Стиль режиссёра — это уважение к зрителю через отказ от манипуляций. Он не делает «красивых» ужасов, не подмигивает цитатами, не притворяется нейтральным. Его честность — выбор точки и удержание этой точки до конца. В «Войне» эта точка — взгляд человека, который был там. Отсюда и прямые обращения героя в камеру: не приём ради эпатажа, а способ отрезать споры. «Я видел», — говорит фильм. «Я сделал, что мог», — добавляет герой. Дальше — твоя очередь думать, не моя.

Место «Войны» в кинематографическом поле России начала 2000-х особенно показательно. Это время, когда индустрия искала язык для разговоров о недавно пережитых травмах. Многие шли в сторону метафоры, аллегории, мелодраматического катарсиса. Балабанов выбрал жёсткую прямую речь. И оказался прав: прямой речи верят, даже если она неприятна. Отсюда и долгая жизнь фильма — он работает как документ эпохи, не теряя художественной силы.

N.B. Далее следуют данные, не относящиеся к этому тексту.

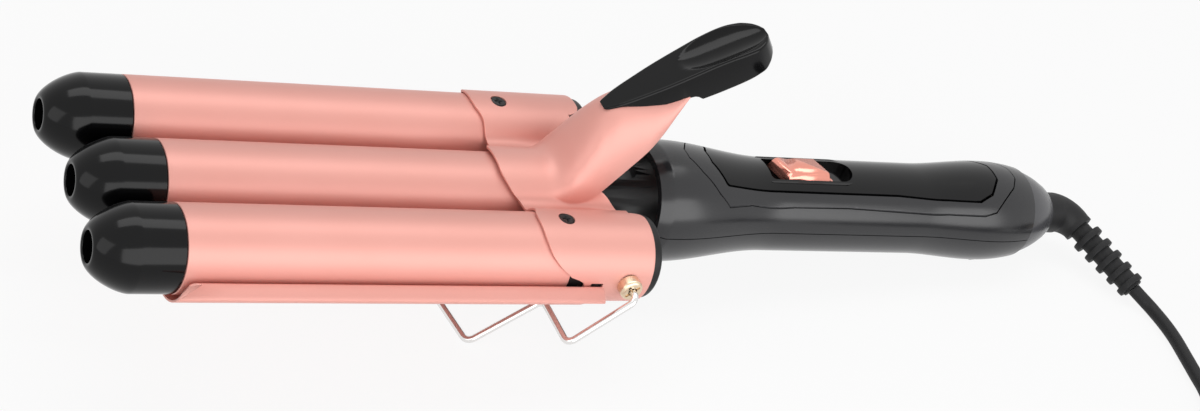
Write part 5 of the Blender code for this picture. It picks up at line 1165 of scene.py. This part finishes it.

Наконец, «Война» показывает, как Балабанов мыслит героизм. Это не орден на груди и не слеза на щеке. Это готовность идти туда, где страшно, без гарантий, без аплодисментов. Такой героизм невыгоден для пропаганды, но полезен для общества: он выращивает в зрителе уважение к компетентности и к молчаливому труду. И это, пожалуй, лучший гуманистический эффект фильма, который внешне кажется предельно антигуманистичным.

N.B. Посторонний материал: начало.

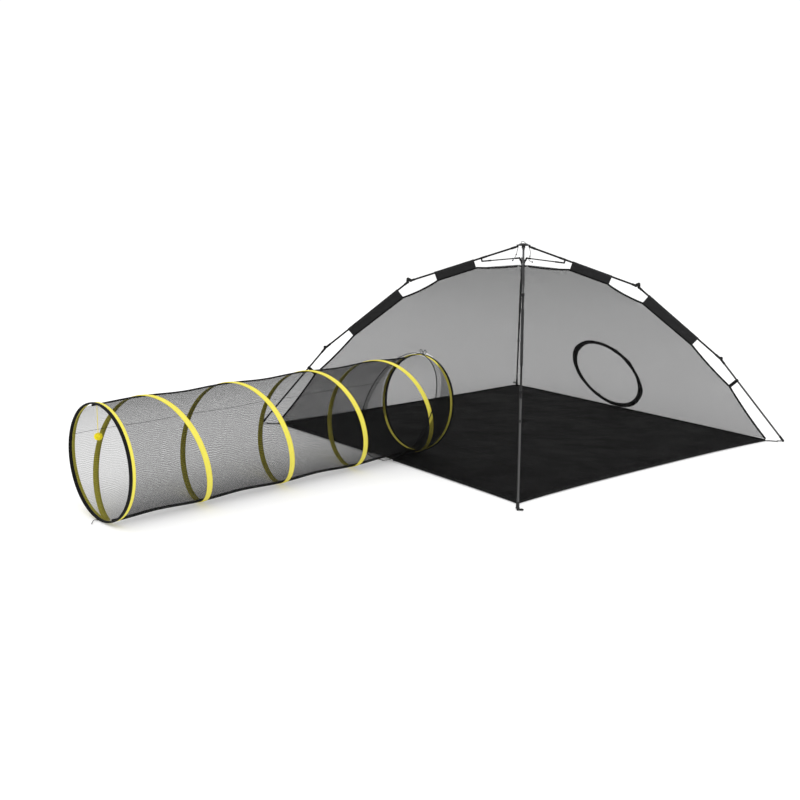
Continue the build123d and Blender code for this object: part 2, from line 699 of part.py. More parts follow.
build_floor()
build_canopy()
build_door()
build_hub()
build_release_cords()
build_runner()
build_tunnel()
build_toy()
for arm_number, arm_azimuth in ARM_AZIMUTHS.items():
    build_strut(arm_number, arm_azimuth)
    build_upper_arm(arm_number, arm_azimuth)
    build_mid_arm(arm_number, arm_azimuth)
    build_lower_arm(arm_number, arm_azimuth)
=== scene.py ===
"""Looks of the pop-up mesh pet tent and its spring tunnel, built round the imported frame.

Metres, in the frame of the model: origin on the ground at the middle of the floor, +X from the tunnel's mouth
towards the tent, +Z up.
"""

from math import atan2, copysign, cos, dist, exp, pi, radians, sin, sqrt, tan, tau

import bmesh
import bpy
from mathutils import Matrix, Vector, noise


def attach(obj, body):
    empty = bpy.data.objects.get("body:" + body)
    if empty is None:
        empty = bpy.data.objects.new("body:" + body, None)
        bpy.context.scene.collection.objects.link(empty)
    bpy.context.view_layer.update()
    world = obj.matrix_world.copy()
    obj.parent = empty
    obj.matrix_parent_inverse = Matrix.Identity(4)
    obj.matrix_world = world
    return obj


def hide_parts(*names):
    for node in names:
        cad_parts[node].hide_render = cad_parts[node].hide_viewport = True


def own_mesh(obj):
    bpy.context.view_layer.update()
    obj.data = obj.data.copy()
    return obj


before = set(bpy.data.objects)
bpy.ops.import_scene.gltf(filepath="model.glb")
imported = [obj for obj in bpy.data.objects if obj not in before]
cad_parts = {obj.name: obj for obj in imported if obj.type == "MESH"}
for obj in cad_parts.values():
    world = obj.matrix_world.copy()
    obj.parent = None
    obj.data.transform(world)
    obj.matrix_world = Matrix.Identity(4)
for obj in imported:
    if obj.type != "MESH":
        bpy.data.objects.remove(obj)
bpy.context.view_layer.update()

UP = Vector((0, 0, 1))
ARM_AZIMUTHS = {1: 225, 2: 315, 3: 45, 4: 135}

# Pole lines in each arm's upright plane: distance from the middle, height.
HUB_PIVOT = (0.030, 0.970)
ELBOW_A = (0.580, 0.782)
ELBOW_B = (1.016, 0.422)
FOOT_BALL = (1.359, 0.006)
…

И да, «Война» — мужское кино по фактуре, но по смыслу — универсальное. Потому что «предел» есть у каждого, и вопрос «что ты сделаешь, когда всё рухнет?» — не про географию, а про характер. Балабанов задаёт этот вопрос честно и уходит, оставляя зрителя с правом ответить без подсказок.

Последнее слово

«Война» — это не только фильм о Чечне начала 2000-х. Это кино о механике страха и смелости, о цене действий и цене бездействия, о том, как частная любовь и частная решимость вступают в бой с безличной машиной хаоса. Снято просто, сыграно нервно, проживается долго. И если вы ищете не «правильные ответы», а честные вопросы — «Война» всё ещё бьёт прямо в грудь.